Quant à l’Espagne, son chômage s’est envolé de 2 % à des sommets encore inédits.

 

Enfin, sur le plan politique, la situation est toujours aussi confuse avec des tensions et des craintes qui sont toujours plus saillantes. Par exemple, les dirigeants européens ont été sommés par le Brésilien Guido Mantega, représentant des BRICS (Brésil, Russie, Inde, Chine et Afrique du Sud), de « trouver des solutions », « d’être rapides […] et coopératifs entre eux », car l’Europe est « l’épicentre de la crise ». Ou encore David Cameron qui réclame des dirigeants de la zone euro qu’ils manifestent « la volonté politique de faire le nécessaire pour assurer la stabilité du système », alors que ce dernier a plongé son propre pays dans une situation de quasi-stagflation. C’est-à-dire que la croissance stagne et que l’inflation y est quasiment galopante. Ce qui a pour effet de paupériser en premier lieu le prolétariat. En économie, la stagflation est considérée comme un cercle vicieux duquel il est très difficile de sortir. On sent donc dans ces propos une grande fébrilité.

 

Quant au FESF (Ques aco ?), il est le sujet de toutes les discordes. Un clivage est né entre 7 des 17 membres de la zone euro dont l’Allemagne et les Pays-Bas ferait partie et pousseraient pour une contribution renforcée des créanciers privés. Les Français seraient particulièrement opposés à cette initiative, en raison de la forte exposition des banques françaises à la dette grecque. Alors pourquoi les Allemands poussent-ils dans ce sens ? C’est tout simplement parce que la Troïka vient de doucher les espoirs des États européens en annonçant que la Grèce aurait besoin de plus d’argent encore.
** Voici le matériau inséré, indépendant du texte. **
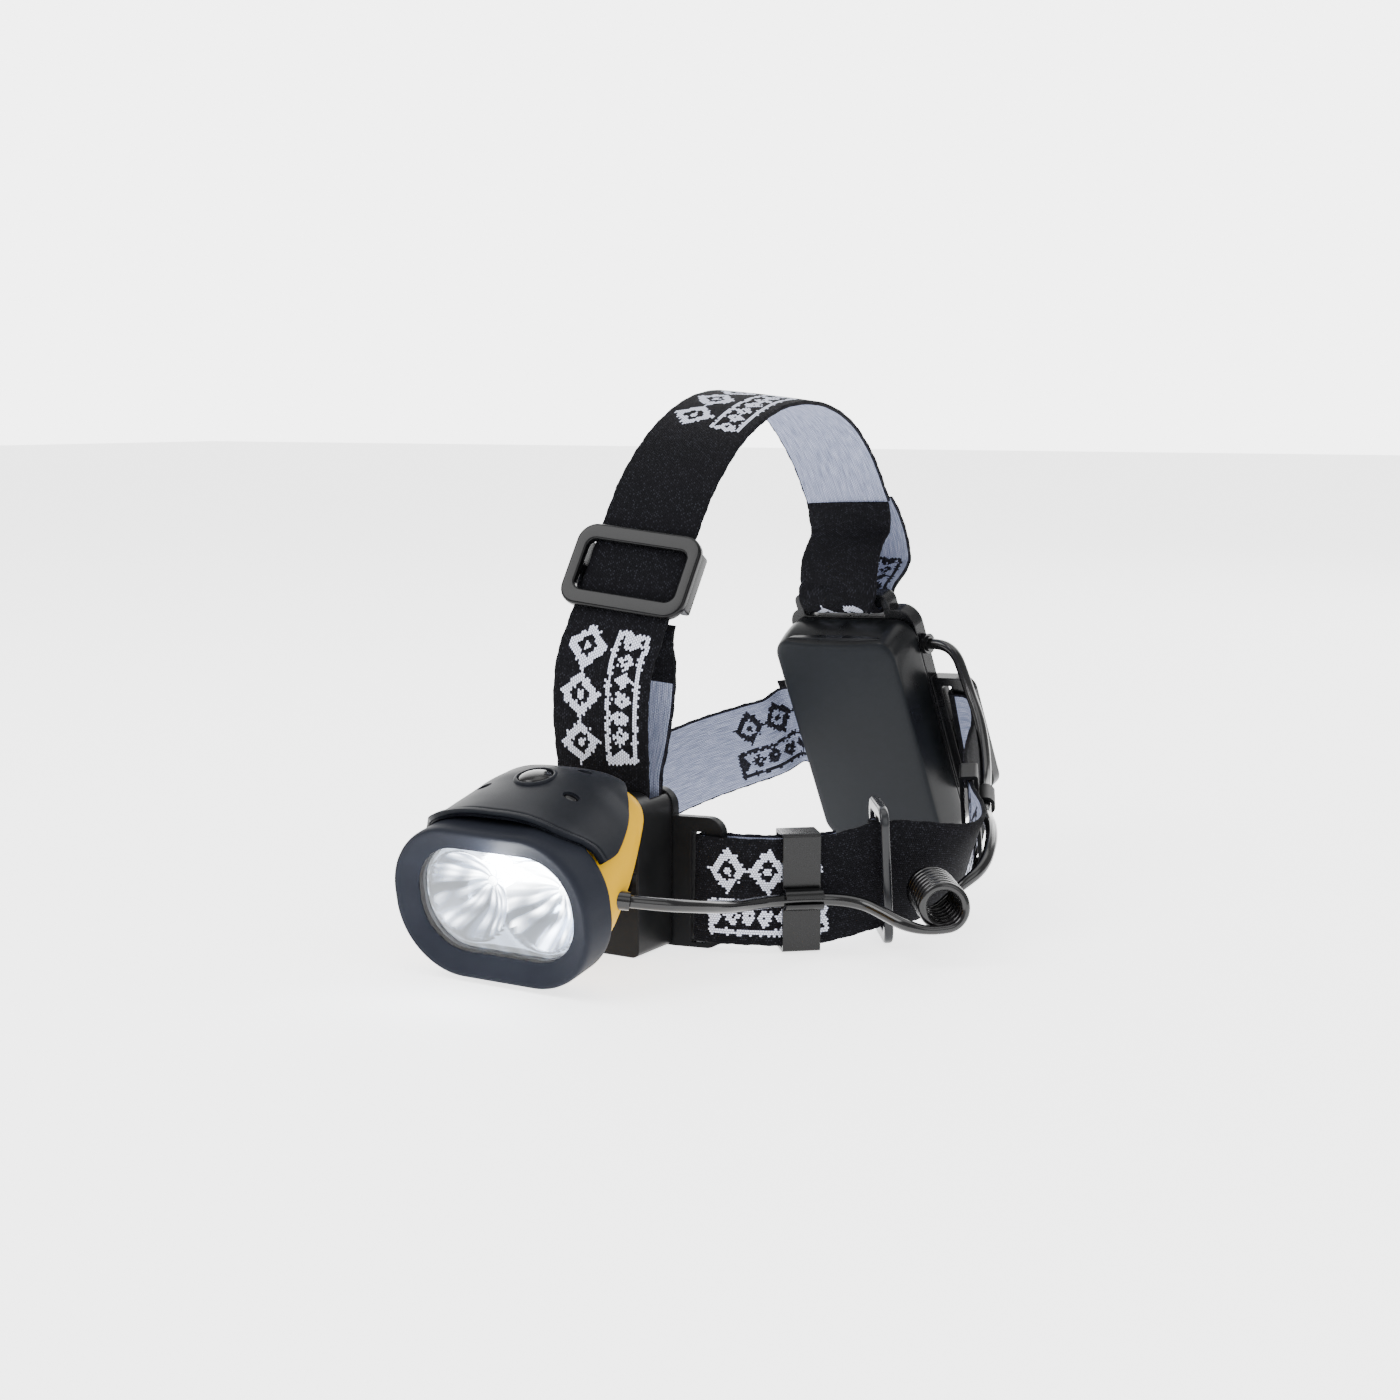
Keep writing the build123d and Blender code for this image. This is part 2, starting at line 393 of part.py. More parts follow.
cl += chan - Pos(0, 0.6, C1_CH) * Box(12, 5.4, 8)
put("cable_clip_front", c1p.location * cl)

C2_C = V(66.6, 90.1, 25.4)
C2_T = V(-4.6, 10.4, 3.0).normalized()
wv = V(.05, -.28, .95)
C2_W = (wv - C2_T * wv.dot(C2_T)).normalized()
c2p = Plane(origin=C2_C, x_dir=C2_T * -1, z_dir=C2_W)    # y_dir ?
cl2 = Pos(0, 0, 0) * Box(10.0, 5.6, 33.0)
cl2 = fillet(cl2.edges().filter_by(Axis.X), 0.8)
cl2 -= Box(12, 3.2, 30.8)
s2 = 1.0 if c2p.y_dir.dot(V(1, .3, 0)) > 0 else -1.0
cl2 -= Pos(0, -s2 * 2.4, -6) * Box(12, 3, 12)
ch2 = Pos(0, s2 * 4.6, 6.5) * Rot(0, 90, 0) * Cylinder(3.0, 10.0) - Pos(0, s2 * 4.6, 6.5) * Rot(0, 90, 0) * Cylinder(1.96, 14) - Pos(0, s2 * 7.4, 6.5) * Box(14, 3.0, 1.6)
cl2 += ch2 - Pos(0, 0, 6.5) * Box(12, 5.0, 8)
put("cable_clip_rear", c2p.location * cl2)
c2_out = c2p.y_dir * s2

# ---------------------------------------------------------------- battery pack (local x, y = depth, z = up)
def pbox(x0, x1, y0, y1, z0, z1):
    return Pos((x0 + x1) / 2, (y0 + y1) / 2, (z0 + z1) / 2) * Box(x1 - x0, y1 - y0, z1 - z0)


def pslab(x0, x1, z0, z1, r, y0, y1):
    sk = Plane.XZ.offset(-y0) * (Pos((x0 + x1) / 2, (z0 + z1) / 2) * rrect(x1 - x0, z1 - z0, r))
    return extrude(sk, -(y1 - y0))


W, Hh, D = PACK_W, PACK_H, PACK_D
cov = pslab(0, W, 0, Hh, 6.0, 0, D)
cov = fillet(cov.edges().filter_by_position(Axis.Y, -0.01, 0.01), 3.2)
cov -= pslab(1.5, W - 1.5, 1.6, Hh - 1.6, 4.6, 1.7, D + 1)
HZ = 2.6                                        # hinge height on the pack
HD = D + 1.6
for x0, x1 in ((6, 12), (W - 12, W - 6)):       # hinge tongues on the cover
    cov += pbox(x0, x1, D - 2, HD, 0.6, HZ + 2.2) - pbox(-1, W + 1, 0, D - 1.9, -1, 9) 
    cov += Pos((x0 + x1) / 2, HD, HZ) * Rot(0, 90, 0) * Cylinder(2.0, x1 - x0)
cov -= Pos(W / 2, HD, HZ) * Rot(0, 90, 0) * Cylinder(0.96, 80)
cov += pbox(W / 2 - 5, W / 2 + 5, D - 3.0, D + 1.2, Hh - 3.6, Hh - 1.9) + pbox(W / 2 - 5, W / 2 + 5, D - 3.0, D - 0.2, Hh - 3.6, Hh - 1.2)   # snap tongue
put("battery_cover", to_pack(cov))

back = pslab(0, W, 1.4, Hh + 3.2, 6.0, D + 0.12, D + 5)
back += pslab(W / 2 - 21, W / 2 + 17, Hh - 8, Hh + 8.4, 3.0, D + 0.12, D + 5)
back -= pslab(W / 2 - 18.3, W / 2 + 14.3, 79.4, 82.8, 0.8, D - 1, D + 7)
for x0, x1, z0, z1 in ((W - 4, W + 14.5, 16, 57), (-11.6, 4, 18, 57.4)):
    back += pslab(x0, x1, z0, z1, 5.0, D + 1.2, D + 5)
for x0, x1 in ((W + 3.4, W + 7.6), (-7.6, -3.4)):
    back -= pslab(x0, x1, 21.8, 54.2, 1.2, D - 1, D + 7)
# end walls that hold the cells, and grooves for them
for z0 in (6.4, 64.6):
    back += pslab(2.2, W - 2.2, z0, z0 + 1.6, 0.6, D - 6.5, D + 0.3)
back -= pbox(W / 2 - 5.4, W / 2 + 5.4, D - 1, D + 1.5, Hh - 4.0, Hh - 1.5)
for x0, x1 in ((5.8, 12.2), (W - 12.2, W - 5.8)):
    back -= pbox(x0, x1, D - 7, HD + 2.3, -1, HZ + 2.7)
back -= Pos(W / 2, HD, HZ) * Rot(0, 90, 0) * Cylinder(0.92, W - 6)
cell_r = CELL_D / 2
CX = [W / 2 - 14.3, W / 2, W / 2 + 14.3]
CD = 9.5
for cx in CX:
    back -= Pos(cx, CD, 36.3) * Cylinder(cell_r + 0.2, 56.0)
GX, GH = W - 3.4, Hh - 10.0
back -= Pos(GX, D + 2.6, GH) * Rot(0, 90, 0) * Cylinder(2.6, 12)
put("pack_frame", to_pack(back))
put("cover_hinge_pins", [to_pack(Pos(W / 2, HD, HZ) * Rot(0, 90, 0) * Cylinder(0.9, W - 7))])
cells = []
for i, cx in enumerate(CX):
    k = 1 if i != 1 else -1
    cells.append(Pos(cx, CD, 37.6) * Cylinder(cell_r, 49.4) + Pos(cx, CD, 37.6 + k * 25.1) * Cylinder(2.7, 1.2))
put("battery_cells", [to_pack(c) for c in cells])
plates, springs = [], []
for zz, sgn in ((8.25, 1), (64.3, -1)):
    for i, cx in enumerate(CX):
        plates.append(Pos(cx, CD, zz) * Box(11.4, 6.8, 0.4))
        spring_end = (i != 1) == (sgn == 1)
        if spring_end:
            levels = ((4.2, 0.65), (3.9, 1.6), (3.5, 2.55), (3.1, 3.5), (2.7, 4.15)) if sgn == 1 else ((4.2, 0.64), (3.4, 1.38))
            for rr, dz in levels:
                springs.append(Pos(cx, CD, zz + sgn * dz) * Torus(rr, 0.42))
put("contact_plates", [to_pack(c) for c in plates])
put("contact_springs", [to_pack(c) for c in springs])
put("pack_gland", to_pack(Pos(GX + 1.6, D + 2.6, GH) * Rot(0, 90, 0) * Cylinder(2.5, 9.0) + Pos(GX + 4.6, D + 2.6, GH) * Rot(0, 90, 0) * Cylinder(3.3, 1.6)))

# ---------------------------------------------------------------- cord
R0 = CORD_D / 2


def tube(points, d=CORD_D, label=""):
    n = len(points)
    vs = [V(*p) for p in points]
    radii = []
    for i in range(1, n - 1):
        a, b = vs[i] - vs[i - 1], vs[i + 1] - vs[i]
        ang = a.get_angle(b)
        radii.append(0.45 * min(a.length, b.length) / math.tan(math.radians(ang / 2)))
    print(label, "runs", [round((vs[i + 1] - vs[i]).length, 1) for i in range(n - 1)])
    print(label, "radii", [round(r, 1) for r in radii])
    path = FilletPolyline(*points, radius=radii)
    t0 = path % 0
    sec = Plane(origin=path @ 0, z_dir=t0) * Circle(d / 2)
    s = sweep(sec, path=path)
    print(label, "length", round(path.length, 1), "volume", round(s.volume, 1), "expected", round(math.pi * d * d / 4 * path.length, 1))
    return s, path


gd = to_lamp(EXIT_LOC * Pos(0, 0, 4.5) * Box(0.01, 0.01, 0.01)).center()
gd2 = to_lamp(EXIT_LOC * Pos(0, 0, 3.82 + 9.2) * Box(0.01, 0.01, 0.01)).center()
print("lamp exit", gd)
c1 = c1p.location
ch_a = (c1 * Pos(-6.0, -4.6, C1_CH) * Box(.01, .01, .01)).center()
ch_b = (c1 * Pos(6.0, -4.6, C1_CH) * Box(.01, .01, .01)).center()
print("clip 1 channel", ch_a, ch_b)
c2 = c2p.location
ch2_a = (c2 * Pos(6.0, s2 * 4.6, 6.5) * Box(.01, .01, .01)).center()
ch2_b = (c2 * Pos(-6.0, s2 * 4.6, 6.5) * Box(.01, .01, .01)).center()
print("clip 2 channel", ch2_a, ch2_b)
gp = to_pack(Pos(GX + 6.12, D + 2.6, GH) * Box(.01, .01, .01)).center()
print("pack gland exit", gp, "direction", PAX)

# routes: lamp gland -> front clip -> curly section; curly section -> rear clip -> pack gland
CF = V(91.8, 16.0, 16.3)                        # centre of the curly section's front turn
CA = V(-.575, .818, 0).normalized()             # its axis
CR = V(-CA.Y, CA.X, 0) * -1                     # sideways, to the right of the axis
CB = CF + CA * 22.0
RT = COIL_D / 2 - 1.5


CORD_FRONT = [t3(gd), t3(gd2), (41.6, -29.6, 20.0), (44.0, -18.6, 17.8), (44.8, -7.8, 16.4), t3(ch_a - (ch_b - ch_a) * 0.12), t3(ch_b + (ch_b - ch_a) * 0.12),
              (67.4, 15.0, 15.0), (75.0, 13.4, 13.2), (81.6, 11.6, 11.4), t3(CF + CR * -5.2 - V(0, 0, RT + 0.2)), t3(CF - V(0, 0, RT))]
a0 = CB + CR * 3.9 - V(0, 0, 4.1)
CORD_REAR = [t3(a0), t3(a0 + CR * 4.6 + V(0, 0, 4.0)), (89.6, 46.2, 21.6), (88.4, 54.6, 26.8), (84.2, 64.0, 29.8), (78.4, 74.0, 30.2), t3(ch2_a - (ch2_b - ch2_a) * 0.2), t3(ch2_b + (ch2_b - ch2_a) * 0.16),
             (65.0, 104.4, 38.2), (61.4, 111.0, 45.0), (57.2, 116.4, 52.6), (52.0, 121.0, 59.4), (48.4, 123.4, 65.6), t3(gp + PAX * 9.6 - V(0, 0, 3.0)), t3(gp + PAX * 4.6), t3(gp)]
for p in CORD_FRONT:
    print("F", [round(x + y, 2) for x, y in zip(p, SHIFT)])
for p in CORD_REAR:
    print("R", [round(x + y, 2) for x, y in zip(p, SHIFT)])
fs, fp = tube(CORD_FRONT, CORD_D, "cord_front")
rs, rp = tube(CORD_REAR, CORD_D, "cord_rear")
put("cord_front", fs)
put("cord_rear", rs)
coil = Plane(origin=CF - CA * 1.5, z_dir=CA).location * Pos(0, 0, COIL_L / 2) * Cylinder(COIL_D / 2, COIL_L)
put("cord_coil", coil)

box = None
for name, shape in NODES.items():
    moved = Pos(*SHIFT) * shape
    export_step(moved, f"parts/{name}.step")
    if not name.startswith("cord_"):
        bb = moved.bounding_box()
        lo = [bb.min.X, bb.min.Y, bb.min.Z]
        hi = [bb.max.X, bb.max.Y, bb.max.Z]
        box = (lo, hi) if box is None else ([min(a, b) for a, b in zip(box[0], lo)], [max(a, b) for a, b in zip(box[1], hi)])
print("low", sorted((round(x.bounding_box().min.Z, 2), k) for k, x in NODES.items())[:9])
print("nodes", len(NODES), "box", [[round(x, 2) for x in v] for v in box])
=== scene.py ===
import bpy, bmesh, math
from mathutils import Vector, Matrix


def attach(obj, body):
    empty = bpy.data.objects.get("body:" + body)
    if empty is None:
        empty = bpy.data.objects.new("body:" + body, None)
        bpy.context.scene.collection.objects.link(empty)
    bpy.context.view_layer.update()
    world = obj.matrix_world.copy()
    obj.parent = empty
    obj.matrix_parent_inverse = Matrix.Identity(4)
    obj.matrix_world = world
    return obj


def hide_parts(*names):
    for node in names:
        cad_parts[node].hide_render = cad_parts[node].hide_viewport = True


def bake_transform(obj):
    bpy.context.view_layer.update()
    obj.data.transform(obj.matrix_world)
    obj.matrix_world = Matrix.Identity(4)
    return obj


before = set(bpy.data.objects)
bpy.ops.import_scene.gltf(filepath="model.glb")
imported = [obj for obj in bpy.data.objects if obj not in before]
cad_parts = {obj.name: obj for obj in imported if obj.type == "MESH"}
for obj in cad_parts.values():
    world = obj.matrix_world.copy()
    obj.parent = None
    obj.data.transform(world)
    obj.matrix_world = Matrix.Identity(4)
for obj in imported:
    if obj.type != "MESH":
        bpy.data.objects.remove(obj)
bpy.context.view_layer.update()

# ------------------------------------------------------------------ shared frame
SH = Vector((-13.9, -46.0, 0.0))          # design millimetres to the row frame


def M(p):
    return (Vector(p[:3]) + SH) / 1000.0


LEAN = math.radians(10.4)
LO = Vector((0.0, -65.3, 21.25))
LB = Vector((0, math.cos(LEAN), math.sin(LEAN)))
LU = Vector((0, -math.sin(LEAN), math.cos(LEAN)))


def Lp(x, b, u):
    """Lamp-head point: x sideways, b behind the bezel's front plane, u up. Design millimetres."""
    return LO + Vector((x, 0, 0)) + LB * b + LU * u


def pack_axes():
    s, q, r = math.radians(8.3), math.radians(21.5), math.radians(3.3)
    ax = Vector((math.cos(s), -math.sin(s), 0))
    n = Vector((-math.sin(s), -math.cos(s), 0))
    up = n * math.sin(q) + Vector((0, 0, math.cos(q)))
    a2 = ax * math.cos(r) + up * math.sin(r)
    dep = -(n * math.cos(q) - Vector((0, 0, math.sin(q))))
    return a2, a2.cross(dep), dep


PAX, PUP, PDEP = pack_axes()
PO = Vector((-10.86, 145.4, 1.24))


def P(u, h, d):
    return PO + PAX * u + PUP * h + PDEP * d


# ------------------------------------------------------------------ camera
cam_data = bpy.data.cameras.new("camera")
cam_data.lens = 54.0
cam_data.sensor_width = 36.0
cam_data.clip_start = 0.01
cam_data.clip_end = 20
cam_data.dof.use_dof = False
cam = bpy.data.objects.new("camera", cam_data)
bpy.context.collection.objects.link(cam)
cam.location = M((318.62, -489.21, 150.0))
cam.rotation_euler = (math.radians(82.0), 0.0, math.radians(31.0))
bpy.context.scene.camera = cam


# ------------------------------------------------------------------ mesh helpers
def link(o):
    bpy.context.collection.objects.link(o)
    return o


def mesh_obj(name, verts, faces, mats=(), smooth=True, face_mats=None):
    me = bpy.data.meshes.new(name)
    me.from_pydata([tuple(v) for v in verts], [], faces)
    me.update()
    for m in mats:
        me.materials.append(m)
    if smooth:
        me.polygons.foreach_set("use_smooth", [True] * len(me.polygons))
    if face_mats:
        me.polygons.foreach_set("material_index", face_mats)
    o = bpy.data.objects.new(name, me)
    return link(o)


def recalc(o):
    bm = bmesh.new()
    bm.from_mesh(o.data)
    bmesh.ops.recalc_face_normals(bm, faces=bm.faces[:])
    bm.to_mesh(o.data)
    bm.free()
    return o


def sharp(o, deg=38):
    """Smooth shading that keeps true edges."""
    bm = bmesh.new()
    bm.from_mesh(o.data)
    lim = math.radians(deg)
    for e in bm.edges:
        e.smooth = not (len(e.link_faces) == 2 and e.calc_face_angle(0.0) > lim)
    bm.to_mesh(o.data)
    bm.free()
    return o


def apply_mods(o):
    dg = bpy.context.evaluated_depsgraph_get()
    me = bpy.data.meshes.new_from_object(o.evaluated_get(dg))
    old = o.data
    o.modifiers.clear()
    o.data = me
    bpy.data.meshes.remove(old)
    return o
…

Cela remet totalement en cause l’accord obtenu entre les États européens et les banques du continent qui avaient concédé à une décote d’environ 20 % des crédits accordés à la Grèce. La menace d’une décote supplémentaire fera sans doute son petit effet.

 

Ce qui est intéressant aujourd’hui de constater, c’est qu’il y a une prise de conscience au niveau des opinions publiques et que la résignation est en train de fondre alors que l’indignation, elle, est en train de monter. Malgré tout, il reste une grande partie de la population qui pense, dans leurs rêves les plus fous, que les gens aux commandes ou que des partis d’oppositions ou du centre les sortiront de l’ornière. Je leur dis, tout simplement, qu’il suffit de regarder les faits qui se sont produits entre 2008 et 2011 − ou plus particulièrement ces trois derniers mois −, et ils verront que la direction prise n’est forcément pas la bonne.